Impossible d'aller loin dans la discussion sur Bugonia sans spoiler, donc pour commencer : bien filmé, belles images, excellents acteurs, beaucoup de détails riches de signification, des personnages fondamentalement intéressants, riches et cohérents... jusqu'aux twists du moins.

Par contre : rythme pas toujours assez tendu, beaucoup de dialogues pas toujours naturels (et de messages lourdingues), l'affrontement idéologique est beaucoup moins intéressant qu'il n'en a l'air, et surtout, les twists niquent tout.

Le début marche franchement bien : la découverte de chaque personnage dans leur vie quotidienne, en miroir, leur façon d'être, leurs habitudes, leurs relations avec les autres, une foultitude de détails qui en révèlent beaucoup sur leurs personnalités. Bon travail jusque-là.

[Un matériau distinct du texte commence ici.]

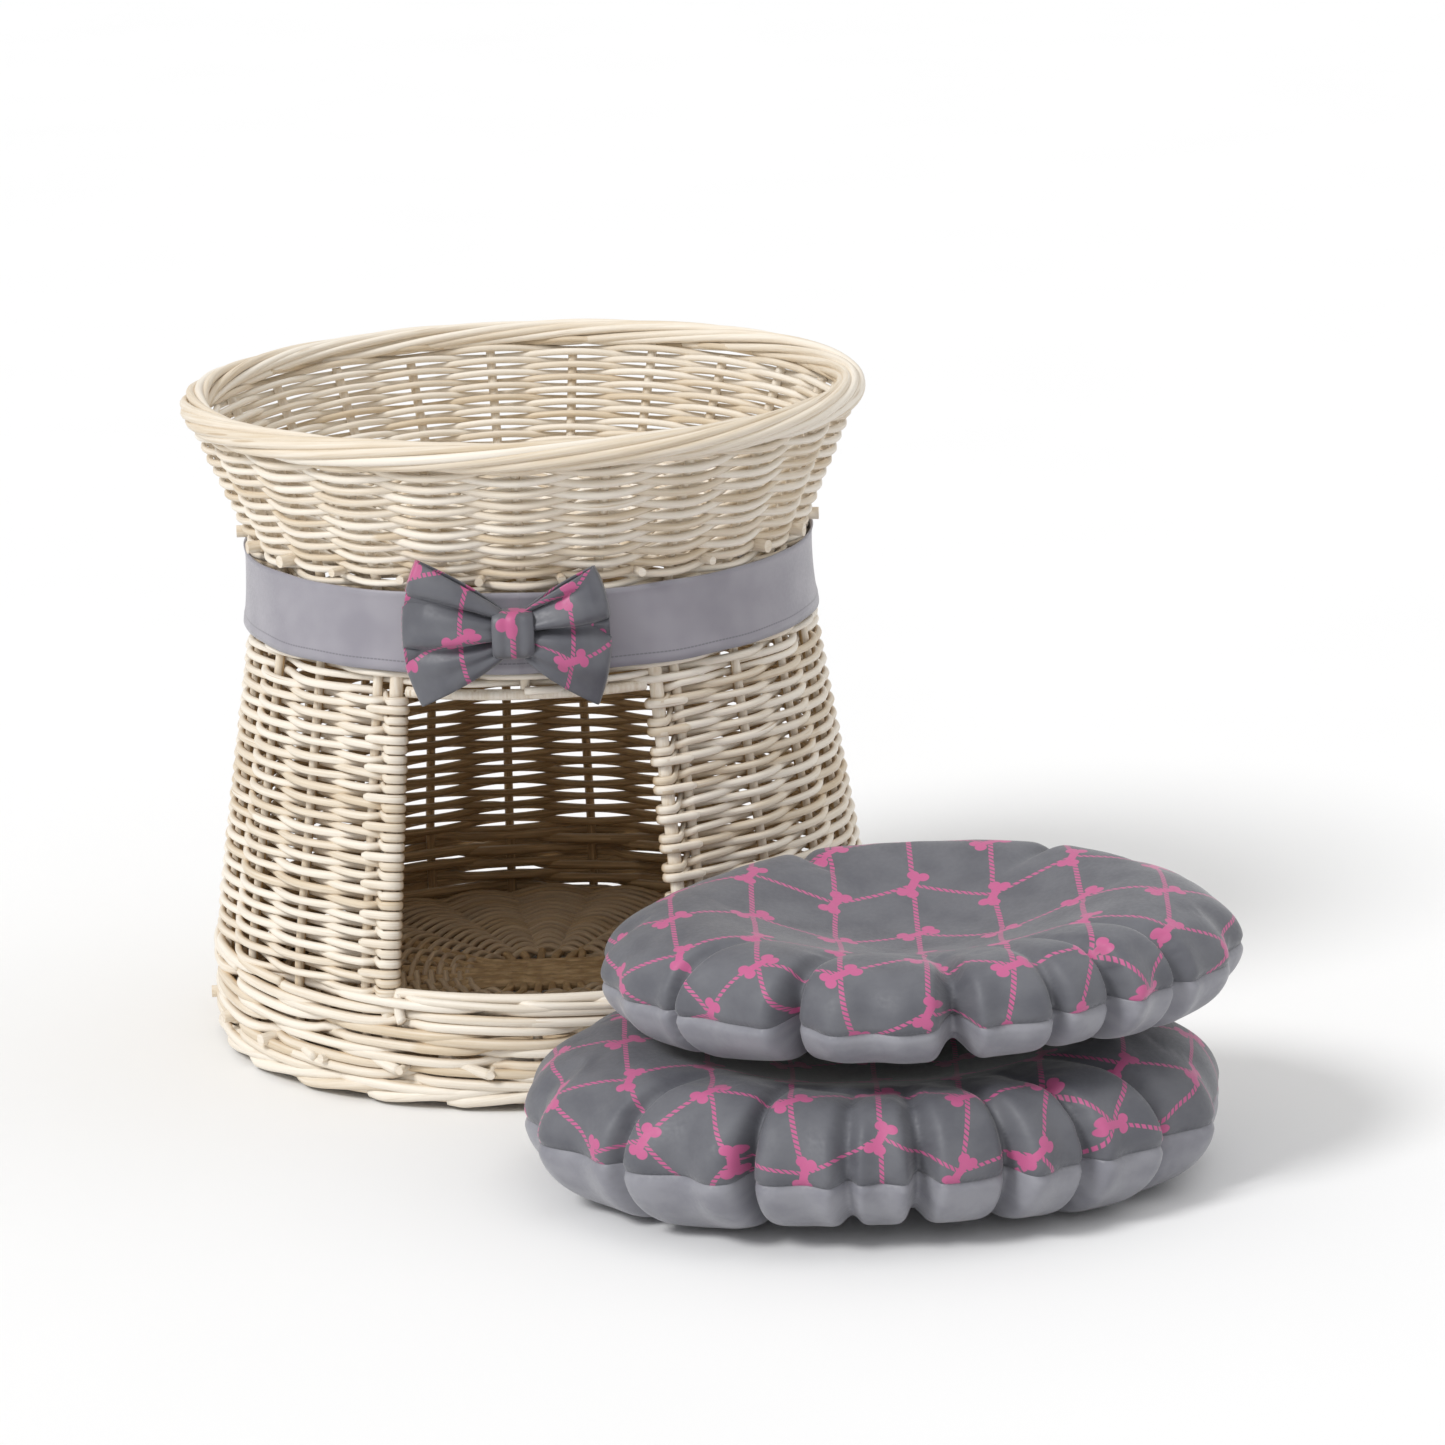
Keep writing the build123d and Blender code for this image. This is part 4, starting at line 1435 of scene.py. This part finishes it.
@dataclass
class StuffedCushion:
    """A round cushion of two cloth discs sewn at the edge and stuffed: printed above and plain
    below, with a thick round edge, gathers along the seam and a hollow in its top."""

    name: str
    body: Body
    length: float
    width: float
    thick: float
    dish: float
    fill: float
    seed: int
    tilt: float = 0.0
    pinches: Folds = ()
    gathers: tuple[int, ...] = (17, 22, 27)
    fullness: float = 1.05
    rings: int = 48
    pressure: float = 4.0
    frames: int = 24
    cap: float = 0.020
    seam_depth: float = 0.0030

    @cached_property
    def box(self) -> tuple[np.ndarray, np.ndarray]:
        """The lowest and highest corner of the cushion's place."""
        names = [f"{self.name}_{part}" for part in ("bottom_cover", "top_cover", "fill")]
        boxes = [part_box(name) for name in names]
        return np.min([b[0] for b in boxes], axis=0), np.max([b[1] for b in boxes], axis=0)

    def disc(self) -> tuple[np.ndarray, np.ndarray, np.ndarray]:
        """A round mesh of even triangles: the points of a hexagon of a triangular lattice, with
        each hexagonal ring pushed out to a circle.

        Returns:
            (N, 2) points in the unit circle, (M, 3) triangles and (N,) True on the edge.
        """
        n = self.rings
        q, r = np.meshgrid(np.arange(-n, n + 1), np.arange(-n, n + 1), indexing="ij")
        ring = np.maximum(np.maximum(np.abs(q), np.abs(r)), np.abs(q + r))
        use = ring <= n
        number = np.full(q.shape, -1)
        number[use] = np.arange(use.sum())
        x, y = q + r / 2, r * math.sqrt(3) / 2
        angle = np.arctan2(y, x) % (2 * math.pi)
        sector = np.floor(angle / (math.pi / 3) + 1e-9)
        slope = np.tan(angle - sector * math.pi / 3)
        share = 2 * slope / (math.sqrt(3) + slope)
        angle = (sector + share) * math.pi / 3
        points = np.stack([ring / n * np.cos(angle), ring / n * np.sin(angle)], -1)[use]
        a, b, c, d = number[:-1, :-1], number[1:, :-1], number[:-1, 1:], number[1:, 1:]
        halves = np.stack([a, b, c], -1), np.stack([b, d, c], -1)
        tris = np.concatenate([half.reshape(-1, 3) for half in halves])
        return points, tris[(tris >= 0).all(1)], (ring == n)[use]

    def puffed(self, disc: np.ndarray, side: float) -> tuple[np.ndarray, np.ndarray]:
        """One side of the stuffed cushion, before its cloth gathers, and its flat cloth.

        Going out from the middle the way runs level, then round a quarter circle of half the
        thickness to the seam; the top is hollowed by depth times (1 - distance squared) to the 1.5.
        Near the seam the radius has small waves and deeper pinches, each a bell curve, and each
        pinch goes on inwards as a shallow fold.

        Args:
            disc: (N, 2) points in the unit circle.
            side: 1 for the top and -1 for the underside.

        Returns:
            (N, 3) points of the stuffed side and (N, 2) places on its flat cloth.
        """
        rng = np.random.default_rng(self.seed)
        share, angle = np.hypot(disc[:, 0], disc[:, 1]), np.arctan2(disc[:, 1], disc[:, 0])
        reach = 1 / np.hypot(np.cos(angle) * 2 / self.length, np.sin(angle) * 2 / self.width)
        edge = self.thick / 2
        way = share * (reach - edge + edge * math.pi / 2)
        bend = np.clip((way - reach + edge) / edge, 0, math.pi / 2)
        radius = np.minimum(way, reach - edge) + edge * np.sin(bend)
        height = side * edge * np.cos(bend)
        if side > 0:
            height = height - self.dish * np.clip(1 - (radius / (0.80 * reach)) ** 2, 0, None) ** 1.5
        weight = np.sin(bend) ** 1.3
        waves = sum(
            rng.uniform(0.5, 1) * np.cos(k * angle + rng.uniform(0, 6.28)) for k in self.gathers
        )
        radius = radius + weight * (0.0028 * waves - 0.004)
        fold = 0.7 * np.clip((share - 0.45) / 0.3, 0, 1) * np.cos(bend)
        for degrees, depth, spread in self.pinches:
            off = (angle - math.radians(degrees) + math.pi) % (2 * math.pi) - math.pi
            groove = depth * np.exp(-((off * reach / spread) ** 2))
            radius, height = radius - weight * groove, height - side * fold * groove
        direction = np.stack([np.cos(angle), np.sin(angle)], -1)
        return np.column_stack([direction * radius[:, None], height]), direction * way[:, None]

    def pattern(self) -> tuple[np.ndarray, np.ndarray, np.ndarray, np.ndarray]:
        """The two puffed sides joined at the seam.

        Returns:
            Points, triangles, the side (0 top, 1 bottom) of each triangle, and each point's
            place on the flat cloth.
        """
        disc, tris, edge = self.disc()
        (top, flat), (low, _) = self.puffed(disc, 1.0), self.puffed(disc, -1.0)
        inner = np.flatnonzero(~edge)
        number = np.arange(len(disc))
        number[inner] = len(disc) + np.arange(len(inner))
        faces = np.concatenate([tris, number[tris][:, ::-1]])
        sides = np.repeat([0, 1], len(tris))
        cloth = np.column_stack([flat, np.zeros(len(flat))])
        return np.concatenate([top, low[inner]]), faces, sides, np.concatenate([cloth, cloth[inner]])

    def stuff(self, piece: Any, points: np.ndarray, cloth: np.ndarray) -> np.ndarray:
        """Lets the cover gather as cloth under pressure: its cut size is that of the flat discs,
        whose edge is longer than the seam. No point goes further than the cap.

        Args:
            piece: the cover's object.
            points: (N, 3) its points.
            cloth: (N, 3) their places on the flat cloth.

        Returns:
            (N, 3) the points of the gathered cover.
        """
        piece.shape_key_add(name="stuffed")
        cut = piece.shape_key_add(name="cut")
        cut.data.foreach_set("co", (cloth * self.fullness).astype(np.float32).ravel())
        modifier = piece.modifiers.new("stuffing", "CLOTH")
        settings = modifier.settings
        settings.quality = 6
        settings.mass = 0.3
        settings.tension_stiffness = settings.compression_stiffness = 15
        settings.shear_stiffness = 5
        settings.bending_stiffness = 0.5
        settings.use_pressure = True
        settings.uniform_pressure_force = self.pressure
        settings.rest_shape_key = cut
        settings.effector_weights.gravity = 0
        modifier.collision_settings.use_collision = False
        modifier.point_cache.frame_start, modifier.point_cache.frame_end = 1, self.frames
        for number in range(1, self.frames + 1):
            bpy.context.scene.frame_set(number)
        solved = piece.evaluated_get(bpy.context.evaluated_depsgraph_get())
        moved = np.empty(len(points) * 3, np.float32)
        solved.data.vertices.foreach_get("co", moved)
        piece.modifiers.remove(modifier)
        piece.shape_key_clear()
        bpy.context.scene.frame_set(1)
        move = moved.reshape(-1, 3) - points
        far = np.maximum(np.linalg.norm(move, axis=1, keepdims=True), 1e-9)
        LOG.info("%s: cloth moved %.1f mm at most", self.name, far.max() * 1000)
        return points + move / far * self.cap * np.tanh(far / self.cap)

    def settle(self, points: np.ndarray) -> np.ndarray:
        """Lays the cushion in its place: fitted to its length, width and thickness, with its
        underside flattened by a soft floor, and tilted so that one end lies higher.

        Args:
            points: (N, 3) the cushion's points, centred on it.

        Returns:
            (N, 3) the points in their place.
        """
        low, high = self.box
        points = points - (points.min(0) + points.max(0)) / 2
        size = points.max(0) - points.min(0)
        points = points * [self.length / size[0], self.width / size[1], self.thick * 1.06 / size[2]]
        soft = 0.004
        points[:, 2] = soft * np.logaddexp(0, (points[:, 2] + self.thick * 0.47) / soft)
        points[:, 2] -= points[:, 2].min()
        points[:, 2] *= self.thick / points[:, 2].max()
        middle = (low + high) / 2
        c, s = math.cos(self.tilt), math.sin(self.tilt)
        x, z = points[:, 0] * c - points[:, 2] * s, points[:, 0] * s + points[:, 2] * c
        return np.column_stack([x + middle[0], points[:, 1] + middle[1], z - z.min() + low[2]])

    def build(self, finishes: Finishes) -> None:
        """Stuffs, settles and smooths the cushion, then parts it at its seam.

        Args:
            finishes: the materials.
        """
        points, faces, sides, cloth = self.pattern()
        mesh = bpy.data.meshes.new(self.name)
        mesh.from_pydata(points.tolist(), [], faces.tolist(), shade_flat=False)
        piece = bpy.data.objects.new(self.name, mesh)
        bpy.context.scene.collection.objects.link(piece)
        points = self.stuff(piece, points, cloth)
        seam = np.intersect1d(faces[sides == 0], faces[sides == 1])
        points[seam] -= unit(points[seam] * [1, 1, 0]) * self.seam_depth
        mesh.vertices.foreach_set("co", self.settle(points).astype(np.float32).ravel())
        layer = mesh.attributes.new("cloth", "FLOAT_VECTOR", "POINT")
        layer.data.foreach_set("vector", cloth.astype(np.float32).ravel())
        for material in (finishes.print, finishes.plain):
            mesh.materials.append(material)
        mesh.polygons.foreach_set("material_index", sides.astype(np.int32))
        smooth = piece.modifiers.new("smooth", "SUBSURF")
        smooth.levels = smooth.render_levels = 1
        solved = piece.evaluated_get(bpy.context.evaluated_depsgraph_get()).data
        self.part(solved, finishes)
        bpy.data.objects.remove(piece)

    def part(self, mesh: Any, finishes: Finishes) -> None:
        """Makes the two halves, each closed inside the cushion by a fan from its seam.

        Args:
            mesh: the smoothed cover.
            finishes: the materials.
        """
        points = np.empty(len(mesh.vertices) * 3, np.float32)
        mesh.vertices.foreach_get("co", points)
        cloth = np.empty(len(mesh.vertices) * 3, np.float32)
        mesh.attributes["cloth"].data.foreach_get("vector", cloth)
        corners = np.empty(len(mesh.loops), np.int32)
        mesh.loops.foreach_get("vertex_index", corners)
        index = np.empty(len(mesh.polygons), np.int32)
        mesh.polygons.foreach_get("material_index", index)
        points, cloth = points.reshape(-1, 3).astype(float), cloth.reshape(-1, 3)
        quads = corners.reshape(-1, 4)
        for side, part, slot, material, nodes in (
            (0, "top", "cushion_print", finishes.print, ("top_cover", "fill")),
            (1, "bottom", "cushion_plain", finishes.plain, ("bottom_cover",)),
        ):
            chosen = quads[index == side]
            edges = np.concatenate([chosen[:, [i, (i + 1) % 4]] for i in range(4)])
            ends = np.sort(edges, 1)
            _, first, counts = np.unique(ends, axis=0, return_index=True, return_counts=True)
            rim = edges[first[counts == 1]]
            used, packed = np.unique(chosen, return_inverse=True)
            lookup = np.full(len(points), -1)
            lookup[used] = np.arange(len(used))
            middle = points[rim[:, 0]].mean(0)
            fan = np.column_stack([lookup[rim[:, 1]], lookup[rim[:, 0]], np.full(len(rim), len(used))])
            draft = Draft()
            draft.add(
                np.concatenate([points[used], middle[None]]),
                packed.reshape(-1, 4),
                fan,
                cloth=np.concatenate([cloth[used], cloth[rim[:, 0]].mean(0)[None]]),
            )
            half = draft.piece(f"{self.name}_{part}", material)
            fit(half, self.body, slot, *(f"{self.name}_{node}" for node in nodes))


# ---------------------------------------------------------------- studio


@dataclass
class Studio:
    """Pale floor, soft lights and the camera."""

    camera_place: tuple[float, float, float] = (0.13898, -4.1149, 1.2559)
    lens: float = 141.47
    down: float = math.radians(14.114)
    roll: float = math.radians(-1.823)

    def sun(
        self, name: str, come_from: tuple[float, float, float], power: float, wide: float
    ) -> None:
        """One far soft light.

        Args:
            name: its name.
            come_from: the direction that it comes from.
            power: its strength.
            wide: how wide it looks from the object, in degrees.
        """
        data = bpy.data.lights.new(name, "SUN")
        data.energy, data.angle = power, math.radians(wide)
        lamp = bpy.data.objects.new(name, data)
        lamp.rotation_euler = (-Vector(come_from)).to_track_quat("-Z", "Y").to_euler()
        bpy.context.scene.collection.objects.link(lamp)

    def camera(self) -> None:
        """The camera looks down by its angle and leans a little to one side."""
        data = bpy.data.cameras.new("camera")
        data.lens, data.sensor_width, data.clip_end = self.lens, 36.0, 60.0
        eye = bpy.data.objects.new("camera", data)
        x = Vector((1, 0, 0))
        up = Vector((0, math.sin(self.down), math.cos(self.down)))
        back = Vector((0, -math.cos(self.down), math.sin(self.down)))
        right = x * math.cos(self.roll) + up * math.sin(self.roll)
        top = up * math.cos(self.roll) - x * math.sin(self.roll)
        turn = Matrix((right, top, back)).transposed()
        eye.matrix_world = Matrix.Translation(self.camera_place) @ turn.to_4x4()
        bpy.context.scene.collection.objects.link(eye)
        bpy.context.scene.camera = eye

    def build(self) -> None:
        """Makes the floor, the lights and the camera."""
        scene = bpy.context.scene
        scene.view_settings.view_transform = "Standard"
        side = 14.0
        mesh = bpy.data.meshes.new("studio_floor")
        corners = [(-side, -side, 0), (side, -side, 0), (side, side, 0), (-side, side, 0)]
        mesh.from_pydata(corners, [], [(0, 1, 2, 3)])
        mesh.materials.append(StudioFloor().make())
        floor = bpy.data.objects.new("studio_floor", mesh)
        scene.collection.objects.link(floor)
        world = bpy.data.worlds.new("studio")
        scene.world = world
        world.use_nodes = True
        backdrop = world.node_tree.nodes["Background"]
        backdrop.inputs["Color"].default_value = (1.0, 1.0, 1.0, 1.0)
        backdrop.inputs["Strength"].default_value = 0.62
        self.sun("key", (-0.95, -0.75, 1.15), 1.75, 18)
        self.sun("top", (0.45, 0.15, 1.0), 0.55, 60)
        self.camera()


def main() -> None:
    """Builds the basket, its cloth, the cushions and the studio."""
    logging.basicConfig(level=logging.INFO, format="%(name)s %(message)s")
    finishes = Finishes()
    basket = Basket()
    basket.build(finishes)
    WaistBand().build(basket.wall, finishes)
    Bow().build(finishes)
    StuffedCushion(
        "lower_cushion", Body.LOWER_CUSHION, 0.480, 0.384, 0.106, 0.044, 0.7, 41,
        pinches=(
            (-146, 0.014, 0.007), (-118, 0.022, 0.007), (-97, 0.017, 0.006), (-82, 0.026, 0.007),
            (-63, 0.020, 0.007), (-46, 0.019, 0.006), (-28, 0.014, 0.007), (60, 0.016, 0.008),
            (110, 0.018, 0.008),
        ),
    ).build(finishes)
    StuffedCushion(
        "upper_cushion", Body.UPPER_CUSHION, 0.440, 0.356, 0.084, 0.048, 0.65, 43,
        tilt=math.radians(1.5),
        pinches=(
            (-150, 0.014, 0.007), (-122, 0.028, 0.008), (-84, 0.036, 0.009), (-62, 0.015, 0.006),
            (-47, 0.020, 0.007), (-30, 0.013, 0.006), (50, 0.016, 0.008), (120, 0.018, 0.008),
        ),
    ).build(finishes)
    Studio().build()


if __name__ == "__main__":
    main()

Puis l'enlèvement et le début de la séquestration. Encore une fois, bon travail. Les cousins réussissent à choper Michelle Fuller, plus par chance que par talent, et ils la rasent et l'installent dans leur sous-sol pour entamer les "négociations". Et là on entre dans le dur, et c'est brillant. Les cousins sont fanatiques, ils ne doutent pas (Teddy est plus solide que Donny, cependant), mais face à eux Michelle Fuller réagit en personne d'autorité qui, probablement, a suivi des formations sur les situations d'enlèvement qui sont un risque réel pour une personne de son importance et de sa visibilité. Elle a du media training derrière elle, elle a le caractère pour gérer une entreprise et ça se sent. D'un autre côté, elle est aussi complètement déconnectée de la réalité comme une PDG à haut profil peut l'être, et à un niveau très profond, elle ne comprend pas des gens comme Teddy et Donny Gatz, sans éducation, hors du système, accrochés à leur fanatisme sans lequel ils seraient complètement paumés. L'enlèvement, c'est leur moyen de se battre contre un monde qui ne leur a fait aucun cadeau, une tentative désespérée et radicale de reprendre un peu de contrôle sur leur existence. Michelle Fuller ne peut pas comprendre cela, elle qui a tellement de contrôle sur son monde, elle qui est si crainte qu'elle n'arrive même plus à obtenir des réactions naturelles de ses subordonnés.

Ils ont si peu en commun, c'est comme si elle était vraiment une extraterrestre.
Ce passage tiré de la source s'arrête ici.